**Data provided:**

++++++++

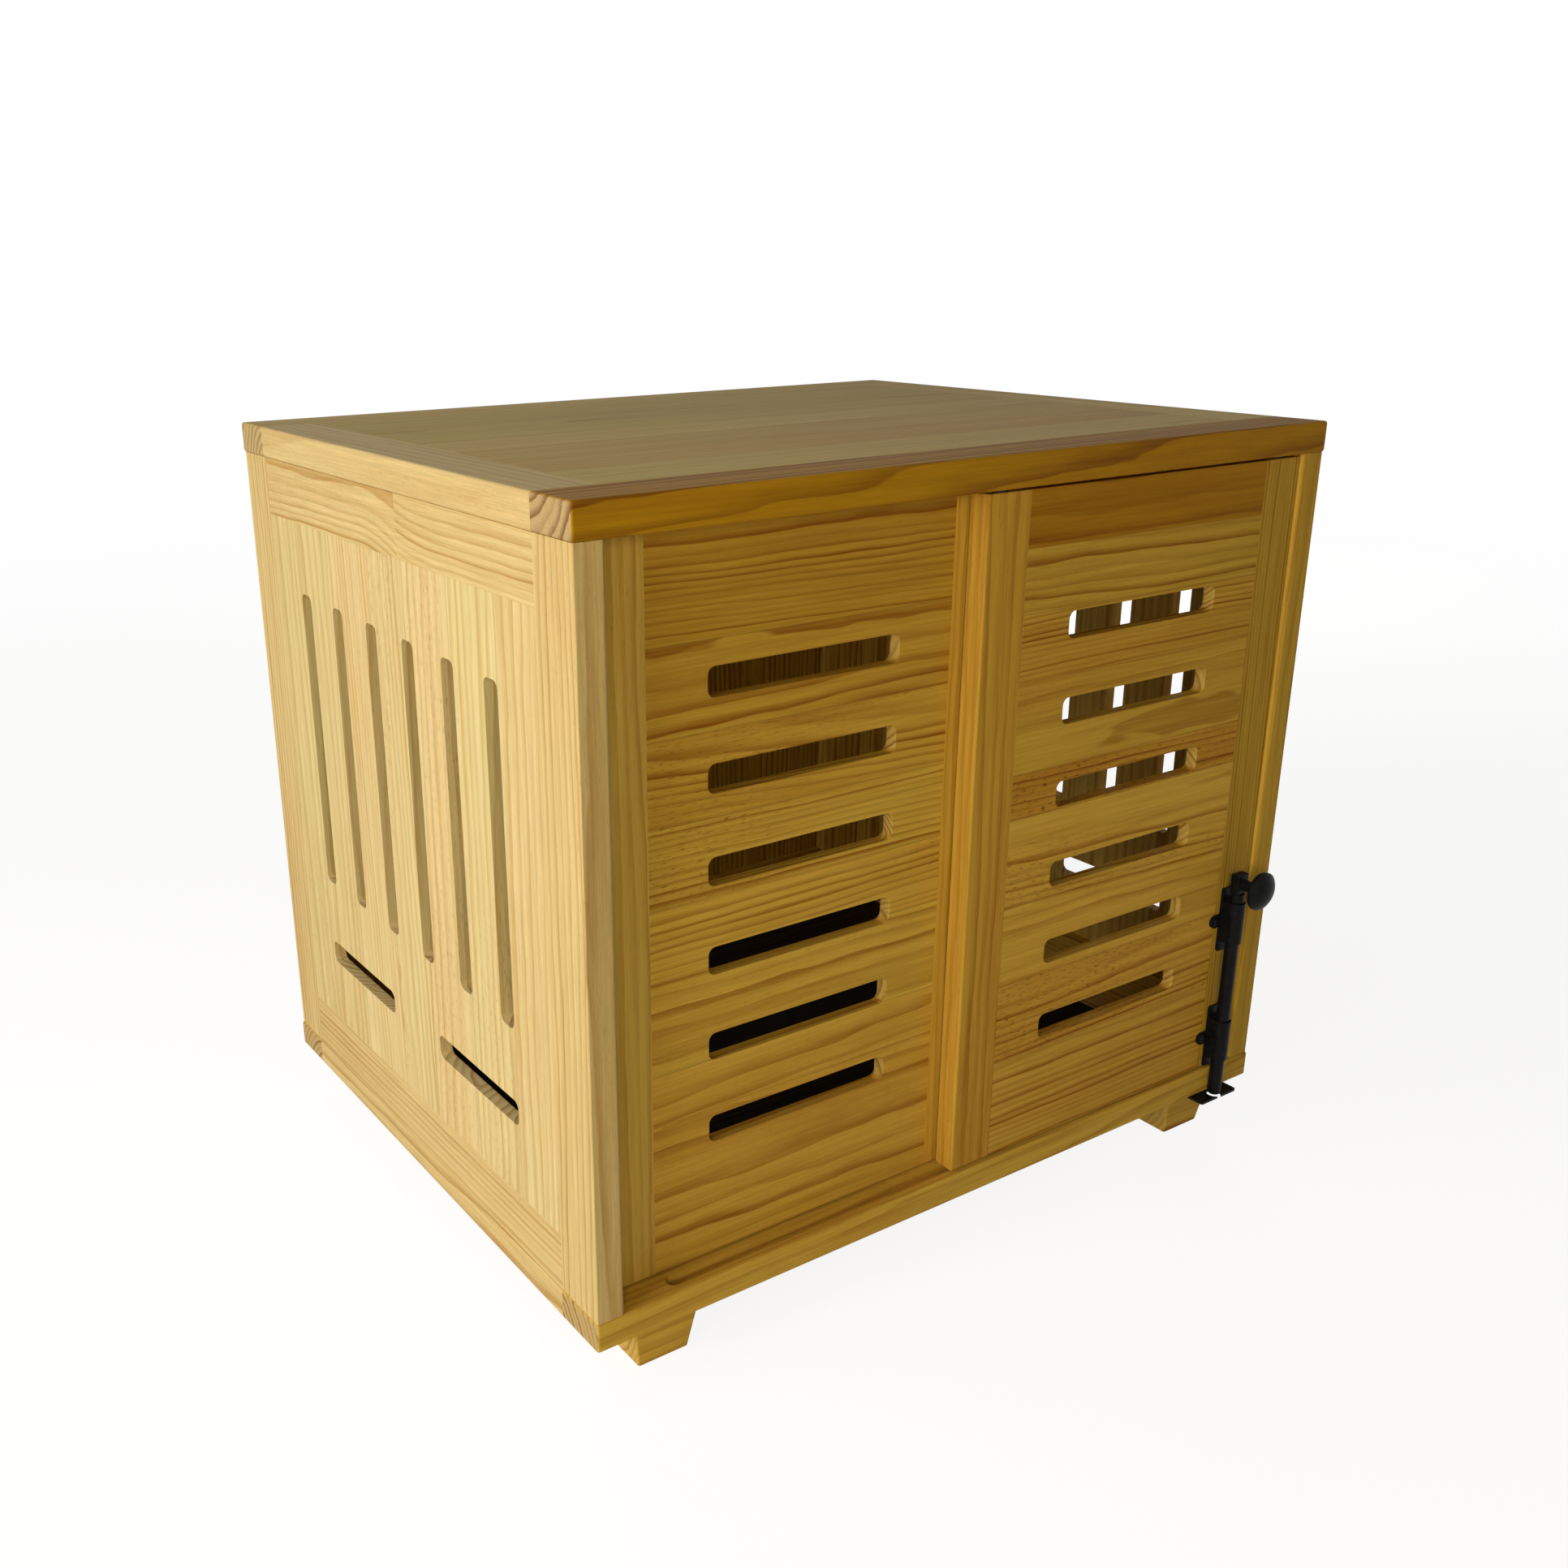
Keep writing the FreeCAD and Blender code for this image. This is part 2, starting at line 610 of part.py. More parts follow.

++++++++

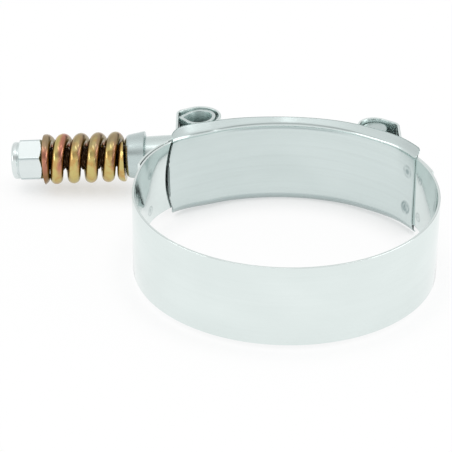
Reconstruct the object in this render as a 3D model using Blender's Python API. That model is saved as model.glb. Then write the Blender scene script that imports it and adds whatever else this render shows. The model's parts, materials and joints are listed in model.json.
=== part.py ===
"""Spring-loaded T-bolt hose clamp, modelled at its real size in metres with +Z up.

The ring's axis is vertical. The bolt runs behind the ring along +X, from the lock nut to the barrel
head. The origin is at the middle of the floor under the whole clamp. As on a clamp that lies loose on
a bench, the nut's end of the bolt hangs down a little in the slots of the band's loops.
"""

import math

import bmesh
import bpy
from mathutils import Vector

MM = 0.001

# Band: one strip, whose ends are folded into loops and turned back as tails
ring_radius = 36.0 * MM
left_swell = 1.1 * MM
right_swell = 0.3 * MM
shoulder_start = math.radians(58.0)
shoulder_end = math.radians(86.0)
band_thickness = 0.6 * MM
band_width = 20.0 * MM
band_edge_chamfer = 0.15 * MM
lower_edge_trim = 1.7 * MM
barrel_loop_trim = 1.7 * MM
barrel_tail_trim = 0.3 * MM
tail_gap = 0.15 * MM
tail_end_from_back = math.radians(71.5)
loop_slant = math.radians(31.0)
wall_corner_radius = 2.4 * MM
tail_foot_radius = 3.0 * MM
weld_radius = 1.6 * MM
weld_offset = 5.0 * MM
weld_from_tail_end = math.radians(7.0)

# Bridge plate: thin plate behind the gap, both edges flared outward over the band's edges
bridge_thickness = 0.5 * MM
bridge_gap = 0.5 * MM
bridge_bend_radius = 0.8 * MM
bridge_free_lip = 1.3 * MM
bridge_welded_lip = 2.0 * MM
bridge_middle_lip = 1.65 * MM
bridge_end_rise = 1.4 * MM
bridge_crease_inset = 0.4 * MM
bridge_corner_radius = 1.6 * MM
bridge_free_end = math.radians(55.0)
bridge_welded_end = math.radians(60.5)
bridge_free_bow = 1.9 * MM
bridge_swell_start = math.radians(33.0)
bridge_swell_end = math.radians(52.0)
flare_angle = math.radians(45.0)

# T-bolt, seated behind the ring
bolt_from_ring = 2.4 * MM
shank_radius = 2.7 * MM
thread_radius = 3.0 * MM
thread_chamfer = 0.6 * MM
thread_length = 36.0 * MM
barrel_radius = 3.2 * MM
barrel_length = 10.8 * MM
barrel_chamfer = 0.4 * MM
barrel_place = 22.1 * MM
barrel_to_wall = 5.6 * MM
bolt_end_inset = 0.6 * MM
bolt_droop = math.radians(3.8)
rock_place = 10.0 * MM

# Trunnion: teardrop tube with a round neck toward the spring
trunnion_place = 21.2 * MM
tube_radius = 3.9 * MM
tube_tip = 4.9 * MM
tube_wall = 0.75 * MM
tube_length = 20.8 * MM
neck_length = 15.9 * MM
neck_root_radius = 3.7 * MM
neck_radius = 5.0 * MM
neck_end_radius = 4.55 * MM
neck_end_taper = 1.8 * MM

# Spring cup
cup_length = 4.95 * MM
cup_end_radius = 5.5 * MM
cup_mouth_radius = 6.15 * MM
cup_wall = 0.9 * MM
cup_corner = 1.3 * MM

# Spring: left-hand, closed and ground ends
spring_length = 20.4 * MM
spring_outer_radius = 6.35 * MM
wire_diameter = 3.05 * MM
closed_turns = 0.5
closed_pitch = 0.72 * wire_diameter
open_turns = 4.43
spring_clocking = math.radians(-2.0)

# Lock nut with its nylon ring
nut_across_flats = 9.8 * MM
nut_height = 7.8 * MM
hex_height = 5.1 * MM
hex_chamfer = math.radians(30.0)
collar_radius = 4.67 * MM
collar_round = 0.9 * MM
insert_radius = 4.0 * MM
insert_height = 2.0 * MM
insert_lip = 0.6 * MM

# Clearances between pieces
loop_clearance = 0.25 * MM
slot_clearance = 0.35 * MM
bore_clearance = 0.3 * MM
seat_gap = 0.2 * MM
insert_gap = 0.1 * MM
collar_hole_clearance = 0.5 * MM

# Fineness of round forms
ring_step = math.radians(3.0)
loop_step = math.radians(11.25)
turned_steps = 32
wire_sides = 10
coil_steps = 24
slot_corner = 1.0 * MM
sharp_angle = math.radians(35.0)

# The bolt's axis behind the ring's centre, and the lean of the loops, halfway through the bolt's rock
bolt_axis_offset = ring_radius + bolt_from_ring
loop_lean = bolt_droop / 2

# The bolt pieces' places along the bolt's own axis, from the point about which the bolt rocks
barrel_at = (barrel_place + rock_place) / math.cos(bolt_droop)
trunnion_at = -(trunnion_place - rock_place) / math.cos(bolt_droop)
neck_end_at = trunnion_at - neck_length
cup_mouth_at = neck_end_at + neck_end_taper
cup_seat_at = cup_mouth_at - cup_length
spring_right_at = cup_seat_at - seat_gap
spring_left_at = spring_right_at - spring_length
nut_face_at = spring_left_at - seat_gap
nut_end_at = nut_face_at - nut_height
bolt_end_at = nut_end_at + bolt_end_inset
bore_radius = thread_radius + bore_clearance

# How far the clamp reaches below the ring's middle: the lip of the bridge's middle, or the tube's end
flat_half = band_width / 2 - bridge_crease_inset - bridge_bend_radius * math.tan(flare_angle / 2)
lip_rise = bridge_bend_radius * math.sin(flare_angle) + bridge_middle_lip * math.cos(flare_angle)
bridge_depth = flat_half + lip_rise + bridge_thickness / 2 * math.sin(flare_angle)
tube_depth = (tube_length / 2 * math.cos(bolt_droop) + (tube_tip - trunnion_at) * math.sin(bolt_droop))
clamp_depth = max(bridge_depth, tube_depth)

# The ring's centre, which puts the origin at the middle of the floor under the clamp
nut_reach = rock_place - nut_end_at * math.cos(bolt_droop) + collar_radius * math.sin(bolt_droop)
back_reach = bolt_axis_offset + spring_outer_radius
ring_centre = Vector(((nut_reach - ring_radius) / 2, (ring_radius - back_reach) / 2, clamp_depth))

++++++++

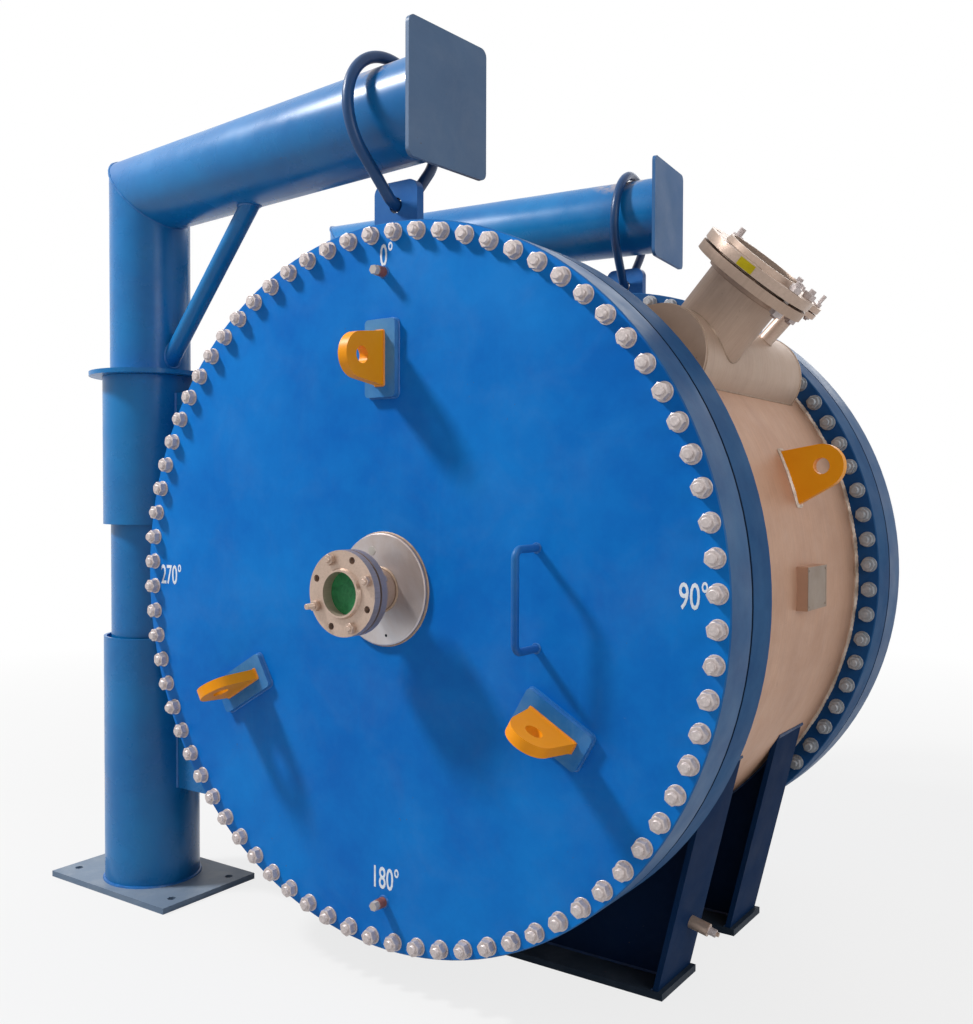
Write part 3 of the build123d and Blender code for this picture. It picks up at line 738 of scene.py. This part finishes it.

++++++++

**Requirements:**
Filter out every line that lacks the word "Blender", and copy the rest.

**Complete output:**
Keep writing the FreeCAD and Blender code for this image. This is part 2, starting at line 610 of part.py. More parts follow.
Reconstruct the object in this render as a 3D model using Blender's Python API. That model is saved as model.glb. Then write the Blender scene script that imports it and adds whatever else this render shows. The model's parts, materials and joints are listed in model.json.
Write part 3 of the build123d and Blender code for this picture. It picks up at line 738 of scene.py. This part finishes it.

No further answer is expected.